Our car had the whole Novitec catalog, inside and out. The engine, where the Germans did their best work, features two European-made Rotrex superchargers, one for each bank of cylinders in the mighty Ferrari V8. They are set to deliver 6.7 psi of boost, which is good for an increase from 400 hp to 555 hp measured at the flywheel, according to Carrillo. The Europeans get 600 hp because they have better gas. Torque jumps from 275 lb-ft to 415 lb-ft.

Novitec says that makes its car go from 0 to 60 mph in 3.9 seconds, compared to 4.5 seconds stock, and raises top speed from 183 mph to 206 mph.

To handle all that extra power and torque, Novitec added three-way adjustable coilovers and a pair of adjust­able antiroll bars. Brakes go from 13-inch front discs out of Maranello to 15 inches in the Novitec. Wheels are 19 inches across with 255/30 Pirellis in front and 355/25s rear.

“One of the technicians at Pirelli said 25 [rear aspect ratio] is the physical limit,” said Carrillo.

The intake and exhaust manifolds were modified for power and the muffler was modified for sound. “There’s loud and there’s louder,” explained Carrillo. “We have the louder one just to make a statement.”

The new front bumper, rear diffuser and adjustable wing on our test car weren’t just pretty, they were scheduled to spend time in the University of Stuttgart’s $18 million wind tunnel.

And there are plenty of interior items you can load up on the car, too.

“Our clients seem to spend 10 to 20 percent of the value of their car on accessories,” said Carrillo.

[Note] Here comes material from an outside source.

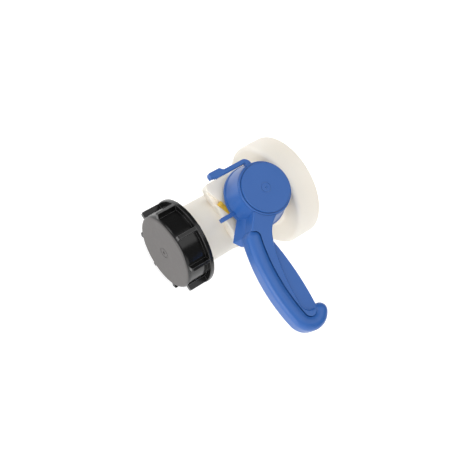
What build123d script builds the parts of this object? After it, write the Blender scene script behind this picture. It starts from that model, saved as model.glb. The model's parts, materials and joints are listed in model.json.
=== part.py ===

Our car was clearly not a 10 to 20 percenter, with a full $119,618 boatload of parts slapped onto the $180,000 base price of the Ferrari. The biggest item being the $54,999 “Novitec bi-compressor/twin superchargers with independent oil system, water-cooled intercooler system, etc. etc.” But like we said, you can configure your car any way you want.

You just can’t drive it 210 mph in the desert.